### STATED GOAL
Begin with the line that contains "hide_parts(CASTING_NODE)" and end with the line that contains "a geometry tree.": copy that span of lines exactly, and nothing outside it.

### RECORDS TO PROCESS
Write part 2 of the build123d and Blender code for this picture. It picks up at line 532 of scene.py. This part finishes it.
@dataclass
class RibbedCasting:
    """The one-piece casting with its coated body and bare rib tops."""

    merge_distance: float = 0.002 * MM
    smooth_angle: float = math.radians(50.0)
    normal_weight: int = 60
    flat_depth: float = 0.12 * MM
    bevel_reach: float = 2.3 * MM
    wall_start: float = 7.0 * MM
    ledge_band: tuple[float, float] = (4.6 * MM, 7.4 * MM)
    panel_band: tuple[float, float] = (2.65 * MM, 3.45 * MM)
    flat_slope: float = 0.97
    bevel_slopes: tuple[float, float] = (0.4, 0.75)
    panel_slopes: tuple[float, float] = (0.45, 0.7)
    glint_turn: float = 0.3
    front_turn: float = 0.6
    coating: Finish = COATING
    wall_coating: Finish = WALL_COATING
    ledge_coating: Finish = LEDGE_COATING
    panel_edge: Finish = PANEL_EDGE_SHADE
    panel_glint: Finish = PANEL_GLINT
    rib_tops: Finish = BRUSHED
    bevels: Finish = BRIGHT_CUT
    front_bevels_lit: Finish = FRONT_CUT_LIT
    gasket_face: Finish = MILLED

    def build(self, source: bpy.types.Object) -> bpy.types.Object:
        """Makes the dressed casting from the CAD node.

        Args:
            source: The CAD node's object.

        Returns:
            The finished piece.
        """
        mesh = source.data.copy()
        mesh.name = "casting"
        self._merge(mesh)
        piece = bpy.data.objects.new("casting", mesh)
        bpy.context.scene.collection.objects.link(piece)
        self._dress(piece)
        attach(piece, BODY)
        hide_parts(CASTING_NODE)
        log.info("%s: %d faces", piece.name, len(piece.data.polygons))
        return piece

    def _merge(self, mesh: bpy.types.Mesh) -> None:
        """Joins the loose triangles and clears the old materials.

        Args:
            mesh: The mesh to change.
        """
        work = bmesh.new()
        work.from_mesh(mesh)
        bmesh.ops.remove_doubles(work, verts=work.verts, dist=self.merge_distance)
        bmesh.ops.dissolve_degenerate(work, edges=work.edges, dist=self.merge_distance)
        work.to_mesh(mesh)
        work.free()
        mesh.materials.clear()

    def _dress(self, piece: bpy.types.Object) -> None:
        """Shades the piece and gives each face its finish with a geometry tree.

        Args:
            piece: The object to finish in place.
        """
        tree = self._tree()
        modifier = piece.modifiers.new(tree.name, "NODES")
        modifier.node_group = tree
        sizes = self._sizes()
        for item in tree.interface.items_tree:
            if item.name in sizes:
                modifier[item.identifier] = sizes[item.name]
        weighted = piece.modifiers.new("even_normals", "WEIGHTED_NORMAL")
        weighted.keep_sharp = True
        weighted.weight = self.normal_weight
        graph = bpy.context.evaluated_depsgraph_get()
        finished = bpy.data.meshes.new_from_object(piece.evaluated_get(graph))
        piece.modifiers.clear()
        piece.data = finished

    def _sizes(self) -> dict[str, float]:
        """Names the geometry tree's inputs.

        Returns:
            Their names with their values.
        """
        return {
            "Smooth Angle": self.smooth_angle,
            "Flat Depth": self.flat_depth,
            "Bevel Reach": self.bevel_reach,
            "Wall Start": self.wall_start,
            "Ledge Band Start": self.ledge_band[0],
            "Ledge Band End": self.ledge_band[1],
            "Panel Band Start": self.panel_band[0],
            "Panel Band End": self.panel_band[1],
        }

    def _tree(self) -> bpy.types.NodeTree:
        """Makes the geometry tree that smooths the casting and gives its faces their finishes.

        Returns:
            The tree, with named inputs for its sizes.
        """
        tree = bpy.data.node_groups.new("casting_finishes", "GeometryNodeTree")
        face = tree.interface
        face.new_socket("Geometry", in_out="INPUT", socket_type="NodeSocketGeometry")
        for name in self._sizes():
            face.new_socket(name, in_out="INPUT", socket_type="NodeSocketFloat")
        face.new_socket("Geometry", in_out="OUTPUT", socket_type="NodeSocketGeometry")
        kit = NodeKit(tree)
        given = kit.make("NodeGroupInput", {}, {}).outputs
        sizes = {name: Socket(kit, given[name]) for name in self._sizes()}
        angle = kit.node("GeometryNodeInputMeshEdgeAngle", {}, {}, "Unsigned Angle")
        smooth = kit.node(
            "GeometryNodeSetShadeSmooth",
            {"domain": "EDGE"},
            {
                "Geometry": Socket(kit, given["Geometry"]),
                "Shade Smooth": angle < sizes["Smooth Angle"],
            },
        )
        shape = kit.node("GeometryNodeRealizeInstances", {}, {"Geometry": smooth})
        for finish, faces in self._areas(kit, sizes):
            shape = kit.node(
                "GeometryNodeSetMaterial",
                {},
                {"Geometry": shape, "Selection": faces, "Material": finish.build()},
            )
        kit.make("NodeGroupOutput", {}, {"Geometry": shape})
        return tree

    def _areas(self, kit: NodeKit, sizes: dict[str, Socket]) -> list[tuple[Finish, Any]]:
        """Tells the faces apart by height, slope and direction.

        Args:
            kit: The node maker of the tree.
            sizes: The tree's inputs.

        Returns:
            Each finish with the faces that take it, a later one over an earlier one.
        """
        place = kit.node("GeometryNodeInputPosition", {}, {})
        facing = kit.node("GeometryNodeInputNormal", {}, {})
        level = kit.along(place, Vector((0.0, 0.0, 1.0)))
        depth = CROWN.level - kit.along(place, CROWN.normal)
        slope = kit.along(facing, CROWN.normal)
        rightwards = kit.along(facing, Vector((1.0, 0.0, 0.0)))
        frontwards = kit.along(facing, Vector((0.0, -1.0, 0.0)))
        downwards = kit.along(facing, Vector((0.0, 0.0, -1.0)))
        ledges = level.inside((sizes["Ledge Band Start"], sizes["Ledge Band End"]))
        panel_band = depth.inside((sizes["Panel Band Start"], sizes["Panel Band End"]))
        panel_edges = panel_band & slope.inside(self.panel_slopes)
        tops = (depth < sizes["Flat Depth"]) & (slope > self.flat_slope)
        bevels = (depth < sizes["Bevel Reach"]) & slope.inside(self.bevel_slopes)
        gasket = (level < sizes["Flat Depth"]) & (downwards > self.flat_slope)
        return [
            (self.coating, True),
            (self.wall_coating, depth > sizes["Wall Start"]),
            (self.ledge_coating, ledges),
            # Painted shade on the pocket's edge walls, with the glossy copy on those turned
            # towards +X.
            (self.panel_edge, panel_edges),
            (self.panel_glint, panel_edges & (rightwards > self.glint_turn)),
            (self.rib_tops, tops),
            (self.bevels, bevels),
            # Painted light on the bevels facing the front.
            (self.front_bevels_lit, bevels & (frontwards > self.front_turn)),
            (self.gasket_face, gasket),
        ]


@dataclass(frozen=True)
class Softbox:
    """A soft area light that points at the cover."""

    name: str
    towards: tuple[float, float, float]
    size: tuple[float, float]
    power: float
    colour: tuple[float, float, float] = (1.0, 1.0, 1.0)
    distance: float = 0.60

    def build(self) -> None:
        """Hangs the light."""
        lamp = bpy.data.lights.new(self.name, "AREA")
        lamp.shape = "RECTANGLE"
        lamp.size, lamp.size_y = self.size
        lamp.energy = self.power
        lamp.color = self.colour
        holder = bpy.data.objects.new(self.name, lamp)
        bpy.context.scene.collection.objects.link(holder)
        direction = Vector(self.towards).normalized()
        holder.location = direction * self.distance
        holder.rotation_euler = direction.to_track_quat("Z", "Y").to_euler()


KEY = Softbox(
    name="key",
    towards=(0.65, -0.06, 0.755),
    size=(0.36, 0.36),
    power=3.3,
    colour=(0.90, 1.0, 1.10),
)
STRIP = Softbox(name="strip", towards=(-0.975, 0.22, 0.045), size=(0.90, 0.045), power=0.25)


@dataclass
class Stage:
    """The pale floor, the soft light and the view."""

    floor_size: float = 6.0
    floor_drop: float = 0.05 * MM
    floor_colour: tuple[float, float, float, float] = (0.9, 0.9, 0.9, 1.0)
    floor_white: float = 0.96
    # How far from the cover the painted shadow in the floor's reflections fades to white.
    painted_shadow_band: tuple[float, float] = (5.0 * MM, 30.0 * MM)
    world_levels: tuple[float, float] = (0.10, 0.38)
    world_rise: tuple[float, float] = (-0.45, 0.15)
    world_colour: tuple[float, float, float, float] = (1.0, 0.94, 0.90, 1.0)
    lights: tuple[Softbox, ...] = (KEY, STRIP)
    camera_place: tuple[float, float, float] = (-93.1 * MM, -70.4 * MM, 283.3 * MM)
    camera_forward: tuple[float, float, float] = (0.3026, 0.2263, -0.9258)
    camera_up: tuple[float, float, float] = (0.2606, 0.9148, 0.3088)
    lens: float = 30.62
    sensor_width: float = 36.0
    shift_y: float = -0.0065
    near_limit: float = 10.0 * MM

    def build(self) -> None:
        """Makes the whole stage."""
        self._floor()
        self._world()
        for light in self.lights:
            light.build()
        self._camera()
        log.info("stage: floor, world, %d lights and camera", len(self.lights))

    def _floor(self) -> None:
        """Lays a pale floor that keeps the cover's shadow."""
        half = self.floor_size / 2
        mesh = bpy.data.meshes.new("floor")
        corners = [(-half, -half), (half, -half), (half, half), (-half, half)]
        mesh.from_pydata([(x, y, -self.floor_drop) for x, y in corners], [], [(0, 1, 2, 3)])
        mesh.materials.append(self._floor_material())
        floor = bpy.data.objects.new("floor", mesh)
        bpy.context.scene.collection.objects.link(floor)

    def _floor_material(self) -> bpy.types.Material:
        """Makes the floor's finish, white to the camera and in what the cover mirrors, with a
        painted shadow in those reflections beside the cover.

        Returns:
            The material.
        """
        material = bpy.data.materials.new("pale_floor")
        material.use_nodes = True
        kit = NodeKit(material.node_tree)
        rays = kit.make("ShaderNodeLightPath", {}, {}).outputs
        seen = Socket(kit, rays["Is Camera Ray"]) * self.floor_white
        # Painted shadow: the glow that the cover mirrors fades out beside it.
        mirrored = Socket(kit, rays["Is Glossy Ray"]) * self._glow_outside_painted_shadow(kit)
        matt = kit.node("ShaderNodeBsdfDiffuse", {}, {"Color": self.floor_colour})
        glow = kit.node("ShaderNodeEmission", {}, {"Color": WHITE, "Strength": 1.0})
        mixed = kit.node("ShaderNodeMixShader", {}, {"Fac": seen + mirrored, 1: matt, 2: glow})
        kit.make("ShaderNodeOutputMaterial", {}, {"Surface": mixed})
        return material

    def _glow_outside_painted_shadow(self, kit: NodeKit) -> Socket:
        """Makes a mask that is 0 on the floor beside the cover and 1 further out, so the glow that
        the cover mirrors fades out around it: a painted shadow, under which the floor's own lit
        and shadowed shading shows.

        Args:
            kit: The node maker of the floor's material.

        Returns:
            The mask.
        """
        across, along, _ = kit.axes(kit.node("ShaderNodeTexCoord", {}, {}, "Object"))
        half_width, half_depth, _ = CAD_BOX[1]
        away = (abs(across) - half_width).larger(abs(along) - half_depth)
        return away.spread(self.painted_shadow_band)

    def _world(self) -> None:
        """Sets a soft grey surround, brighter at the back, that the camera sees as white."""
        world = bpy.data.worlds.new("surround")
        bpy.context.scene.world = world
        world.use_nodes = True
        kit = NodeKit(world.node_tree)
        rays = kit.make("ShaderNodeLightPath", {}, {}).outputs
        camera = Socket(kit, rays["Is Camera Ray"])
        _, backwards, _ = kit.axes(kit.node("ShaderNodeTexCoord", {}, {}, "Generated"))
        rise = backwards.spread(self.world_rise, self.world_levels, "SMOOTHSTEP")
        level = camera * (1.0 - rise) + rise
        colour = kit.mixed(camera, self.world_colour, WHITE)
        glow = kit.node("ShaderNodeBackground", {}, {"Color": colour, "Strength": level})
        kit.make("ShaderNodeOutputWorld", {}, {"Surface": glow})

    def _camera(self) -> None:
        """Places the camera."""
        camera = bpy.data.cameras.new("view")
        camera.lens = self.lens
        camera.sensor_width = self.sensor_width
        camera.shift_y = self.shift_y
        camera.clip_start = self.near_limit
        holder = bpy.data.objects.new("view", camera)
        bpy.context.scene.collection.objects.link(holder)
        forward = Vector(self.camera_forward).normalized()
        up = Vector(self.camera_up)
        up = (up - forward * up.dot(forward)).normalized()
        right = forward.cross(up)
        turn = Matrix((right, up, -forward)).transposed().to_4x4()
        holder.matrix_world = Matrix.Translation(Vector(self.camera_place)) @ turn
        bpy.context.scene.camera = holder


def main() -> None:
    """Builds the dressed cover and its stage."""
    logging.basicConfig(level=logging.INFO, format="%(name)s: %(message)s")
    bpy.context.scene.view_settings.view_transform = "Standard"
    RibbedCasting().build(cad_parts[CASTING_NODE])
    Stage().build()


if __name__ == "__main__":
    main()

==

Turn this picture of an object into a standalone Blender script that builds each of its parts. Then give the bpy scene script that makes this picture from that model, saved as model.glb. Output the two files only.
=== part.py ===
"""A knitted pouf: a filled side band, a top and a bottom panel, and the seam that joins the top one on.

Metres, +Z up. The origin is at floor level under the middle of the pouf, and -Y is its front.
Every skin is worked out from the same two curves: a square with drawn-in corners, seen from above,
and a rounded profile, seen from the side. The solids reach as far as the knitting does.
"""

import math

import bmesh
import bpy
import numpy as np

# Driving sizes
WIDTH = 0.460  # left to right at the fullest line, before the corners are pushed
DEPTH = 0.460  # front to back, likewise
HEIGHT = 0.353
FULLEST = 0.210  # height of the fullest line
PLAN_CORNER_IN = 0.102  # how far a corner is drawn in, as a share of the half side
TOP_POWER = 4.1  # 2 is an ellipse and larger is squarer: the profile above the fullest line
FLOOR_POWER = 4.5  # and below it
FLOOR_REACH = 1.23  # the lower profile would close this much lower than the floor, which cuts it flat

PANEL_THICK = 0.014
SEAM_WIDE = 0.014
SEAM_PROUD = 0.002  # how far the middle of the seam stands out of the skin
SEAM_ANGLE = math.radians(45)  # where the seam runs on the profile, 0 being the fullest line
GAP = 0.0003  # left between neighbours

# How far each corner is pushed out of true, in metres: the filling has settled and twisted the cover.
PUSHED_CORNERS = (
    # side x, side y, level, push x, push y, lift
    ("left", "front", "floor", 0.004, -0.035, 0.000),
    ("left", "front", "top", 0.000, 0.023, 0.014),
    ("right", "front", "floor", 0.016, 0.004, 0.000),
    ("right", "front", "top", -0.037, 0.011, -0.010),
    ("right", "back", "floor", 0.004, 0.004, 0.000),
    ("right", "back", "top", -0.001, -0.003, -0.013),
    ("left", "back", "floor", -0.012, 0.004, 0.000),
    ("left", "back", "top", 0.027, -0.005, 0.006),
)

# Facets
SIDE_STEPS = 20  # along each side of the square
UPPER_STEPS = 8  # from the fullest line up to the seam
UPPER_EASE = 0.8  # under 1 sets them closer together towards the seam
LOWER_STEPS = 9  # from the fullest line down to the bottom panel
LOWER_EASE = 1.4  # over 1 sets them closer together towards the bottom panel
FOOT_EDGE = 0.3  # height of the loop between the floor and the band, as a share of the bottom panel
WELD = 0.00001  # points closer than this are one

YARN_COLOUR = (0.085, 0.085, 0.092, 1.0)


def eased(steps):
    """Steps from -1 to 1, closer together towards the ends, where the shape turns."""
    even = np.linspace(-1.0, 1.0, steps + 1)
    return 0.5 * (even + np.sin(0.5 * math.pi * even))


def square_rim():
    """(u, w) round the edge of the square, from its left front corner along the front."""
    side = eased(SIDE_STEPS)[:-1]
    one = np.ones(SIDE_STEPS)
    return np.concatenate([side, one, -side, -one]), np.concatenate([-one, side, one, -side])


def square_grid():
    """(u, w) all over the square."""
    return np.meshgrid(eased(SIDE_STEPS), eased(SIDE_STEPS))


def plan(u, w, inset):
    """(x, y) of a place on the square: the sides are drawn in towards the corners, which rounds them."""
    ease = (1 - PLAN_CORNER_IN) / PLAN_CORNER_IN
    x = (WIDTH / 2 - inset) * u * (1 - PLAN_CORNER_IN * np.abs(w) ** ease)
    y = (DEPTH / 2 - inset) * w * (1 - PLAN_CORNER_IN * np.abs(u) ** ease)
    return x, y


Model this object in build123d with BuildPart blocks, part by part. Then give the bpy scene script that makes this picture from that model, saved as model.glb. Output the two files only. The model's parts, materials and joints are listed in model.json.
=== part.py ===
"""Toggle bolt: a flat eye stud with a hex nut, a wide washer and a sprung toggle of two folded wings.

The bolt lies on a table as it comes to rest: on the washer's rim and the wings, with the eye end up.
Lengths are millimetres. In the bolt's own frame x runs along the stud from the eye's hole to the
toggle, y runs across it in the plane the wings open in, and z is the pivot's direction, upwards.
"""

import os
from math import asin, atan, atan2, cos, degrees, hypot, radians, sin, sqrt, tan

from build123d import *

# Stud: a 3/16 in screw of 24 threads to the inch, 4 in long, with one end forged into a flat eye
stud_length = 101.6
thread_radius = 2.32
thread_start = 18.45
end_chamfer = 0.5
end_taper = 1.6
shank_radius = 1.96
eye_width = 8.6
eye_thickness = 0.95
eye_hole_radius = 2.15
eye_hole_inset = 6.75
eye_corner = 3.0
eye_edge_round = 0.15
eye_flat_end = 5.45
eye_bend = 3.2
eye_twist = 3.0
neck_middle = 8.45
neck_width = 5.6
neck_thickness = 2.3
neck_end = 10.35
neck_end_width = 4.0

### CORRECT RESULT
        hide_parts(CASTING_NODE)
        log.info("%s: %d faces", piece.name, len(piece.data.polygons))
        return piece

    def _merge(self, mesh: bpy.types.Mesh) -> None:
        """Joins the loose triangles and clears the old materials.

        Args:
            mesh: The mesh to change.
        """
        work = bmesh.new()
        work.from_mesh(mesh)
        bmesh.ops.remove_doubles(work, verts=work.verts, dist=self.merge_distance)
        bmesh.ops.dissolve_degenerate(work, edges=work.edges, dist=self.merge_distance)
        work.to_mesh(mesh)
        work.free()
        mesh.materials.clear()

    def _dress(self, piece: bpy.types.Object) -> None:
        """Shades the piece and gives each face its finish with a geometry tree.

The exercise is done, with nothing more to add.